(Ovid) Re: Regexp Speed Concerns

As has been commented previously, you should read Mastering Regular Expressions. It is the definitive work on regexes and has no peer. Unfortunately, it is rather out of date, but the author, Jeffrey Friedl is writing a third edition which I understand should be out shortly.

If you are familiar with regular expressions, don't make the mistake of thinking that all regular expression engines are the same. They fall into three general categories:

DFA. Fast, but does not allow back references (e.g. capture to $1). I understand that someone is writing a DFA engine that can do backreferences, but I'm too lazy to look up the reference right now :)

Traditional NFA. This is the regex engine that Perl uses and, amongst "those in the know", is often considered the best. It's fairly fast and allows backreferences.

POSIX NFA. Every once in a while, a standards body comes out with a poor standard. This is one of them. POSIX NFA usually tries for the "longest" match and, as such, can take an incredible amount of time with some regular expressions. Traditional NFA usually goes for the first match, thus allowing greater speed.

Between POSIX and traditional NFA engines, both can take long time verifying a failed match (sometimes longer than the than the length of time the universe has existed!), but traditional NFA tends to be much faster on successful matches.

Optimizing regular expressions, however, takes a lot of work and is far beyond the scope of this post. One thing you can do is read my shameless plug. However, the issues raised in that post aren't terribly relevant to what you're doing here.

The issue you are having is the following: when dealing with choices for single character, use a character class, but don't alternate!!! The following seem equivalent, but they're not:

$string =~ /[abc]/; # character class
$string =~ /a|b|c/; # alternation
[download]

It is almost guaranteed that the first will run faster. The reason for this is simple: when dealing with a character class, Perl's regex engine kind of creates a "sieve" that the characters pass through. If it doesn't go through the "abc" sieve, it doesn't pass. When you alternate, as in the second example, Perl's regex engine attempts to match the 'a'. If that fails, backs up to the end of the last successful match and tries the 'b'. If that fails, it again notes the end of the last successful match and tries 'c'. In short, it's forced to mark its position and continuously retry the match, but the character class simply allows 'a', 'b', or 'c' to pass.

The alternation problem is worsened when dealing with multiple characters.

$string =~ /bob/ || /alice/; # Good
$string =~ /(?:bob|alice)/;  # Bad
[download]

The first example will simply try to match the target strings. The second example will keep trying to match, move forward a character after the failure, try to match again, etc, etc (no, this isn't quite accurate, but I'm trying to be brief). This is almost guaranteed to be slower. However, these speed issues are more of a concern when iterating over data. If it's a single shot regex, it's usually not that big of a consideration.

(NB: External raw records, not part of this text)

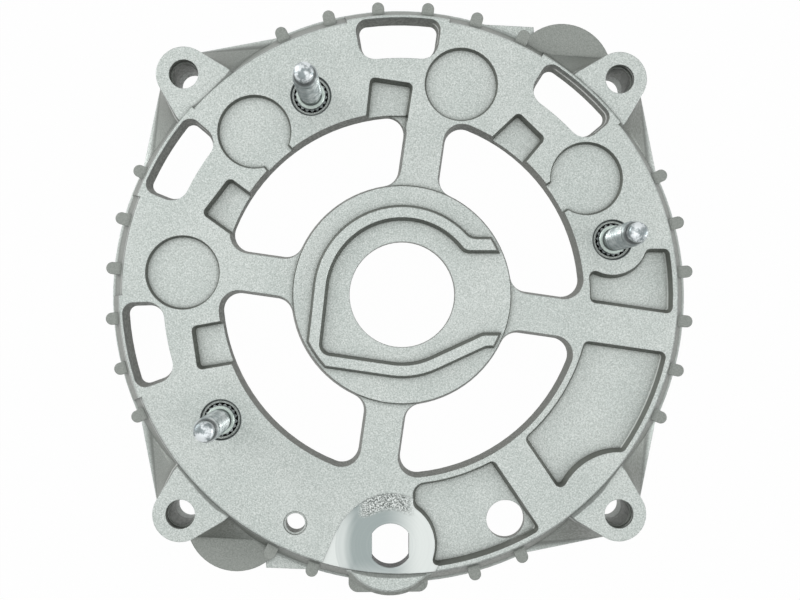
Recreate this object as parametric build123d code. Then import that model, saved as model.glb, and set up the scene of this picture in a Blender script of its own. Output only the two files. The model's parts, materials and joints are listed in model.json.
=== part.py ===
from build123d import *
import math
import os

# Die-cast rear end housing of an alternator with three press-in studs.
# Millimetres.  z = 0 is the joint face that meets the stator, +Z points out of
# the rear face, the shaft axis is the Z axis.

# levels
FACE_Z = 15.5
HUB_Z = 16.5
HUB_RIM_RISE = 1.8
PLATE = 4.2
FLANGE_Z = 3.5
EAR_TOP_Z = 14.6
BULGE_Z = 5.5
SEAT_Z = 3.0
RIB_Z = 9.0

# round features
RIM_R = 69.7
RIM_AT_SLOT_R = 70.4
CONE_FOOT_R = 74.2
FLANGE_R = 75.1
FLANGE_FOOT_R = 75.6
FLANGE_RISE = 0.8
REGISTER_R = 73.0
INNER_FOOT_R = 71.8
INNER_WALL_R = 69.0
WINDOW_OUT_R = 45.8
HUB_R = 27.4
HUB_FOOT_R = 24.5
HUB_FOOT_Z = SEAT_Z + 0.4
BORE_R = 13.2
BEARING_R = 17.5
BEARING_LIP = 3.1
RIM_CHAMFER = 0.4

# spokes and windows
SPOKE_ANGLE = 81.8
SPOKE_W = 9.3
WINDOW_CORNER_R = 4.9
WINDOW_DRAFT = 9.0
RIB_W = 6.0
RIB_END_R = WINDOW_OUT_R + 4.0

# air slots, diode recesses and studs repeat after this angle
REPEAT = 100.0
SLOT_ANGLES = (48.9, 90.8)
SLOT_HALF = 9.15
SLOT_RIM = 3.0
SLOT_IN_R = 59.4
SLOT_OUT_R = 69.65
SLOT_CORNERS = (4.4, 2.8)
SLOT_DRAFT = 11.0
DIODE_R = 54.9
DIODE_ANGLES = (32.2, 74.25)
DIODE_RECESS_R = 9.25
DIODE_DEPTH = 1.2
DIODE_MOUTH = ((54.0, 27.5), (44.0, 26.6), (44.0, 37.9), (50.0, 37.0))
STUD_PCR = 54.8
STUD_ANGLE = 14.6
STUD_COUNT = 3

# studs
KNURL_R = 4.2
STUD_HOLE_R = KNURL_R + 0.05
COUNTERBORE_R = 4.95
COUNTERBORE_DEPTH = 0.6
STUD_BOSS_R = 8.0
STUD_BOSS_Z = 7.0
STUD_HEAD_R = 5.6
STUD_HEAD = 1.8
KNURL_TEETH = 18
KNURL_DEPTH = 0.55
SHOULDER_R = 3.55
SHOULDER = 0.9
SHOULDER_TAPER = 0.7
THREAD_MAJOR_R = 2.975
THREAD_END = 19.3
DOG_R = 2.3
DOG_END = 23.6
DOG_CHAMFER = 1.0

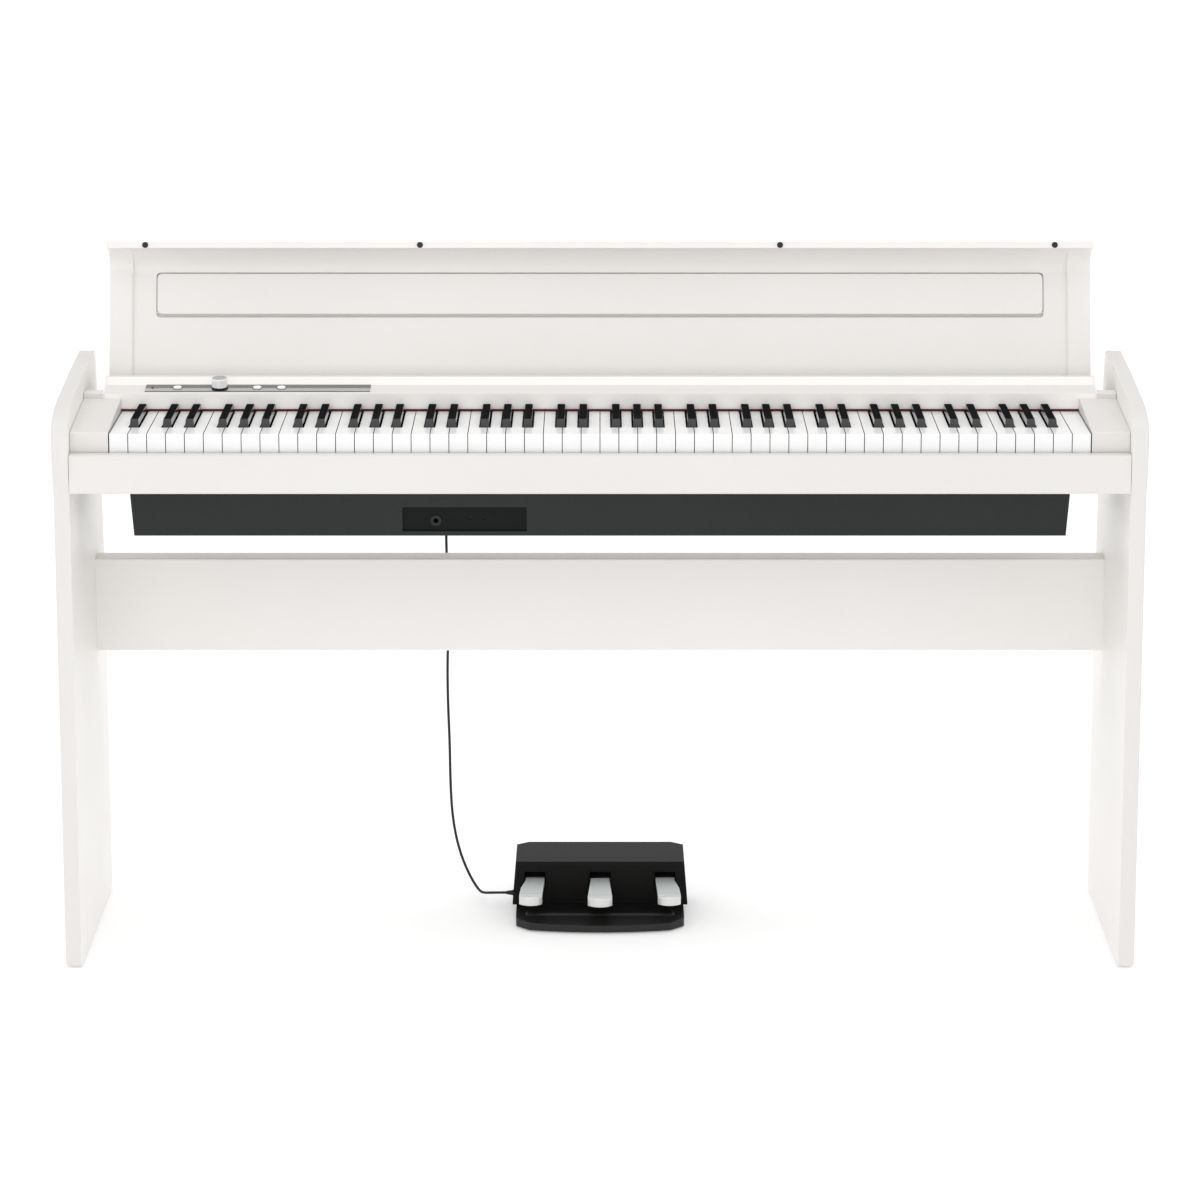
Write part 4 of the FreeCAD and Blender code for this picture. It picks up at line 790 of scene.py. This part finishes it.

Regardless of all of the drivel here, it's important to take into consideration the actual data to be used. Testing against hypothetical data that really doesn't match what you are going to use is a poor test of the efficiency of your solution (this is just an aside. I have no idea if it's directly applicable to what you're doing). However, if you create sample data that closely mimics what you want, benchmarking your data is much more likely to produce relevant results.

Cheers,
Ovid

Join the Perlmonks Setiathome Group or just click on the the link and check out our stats.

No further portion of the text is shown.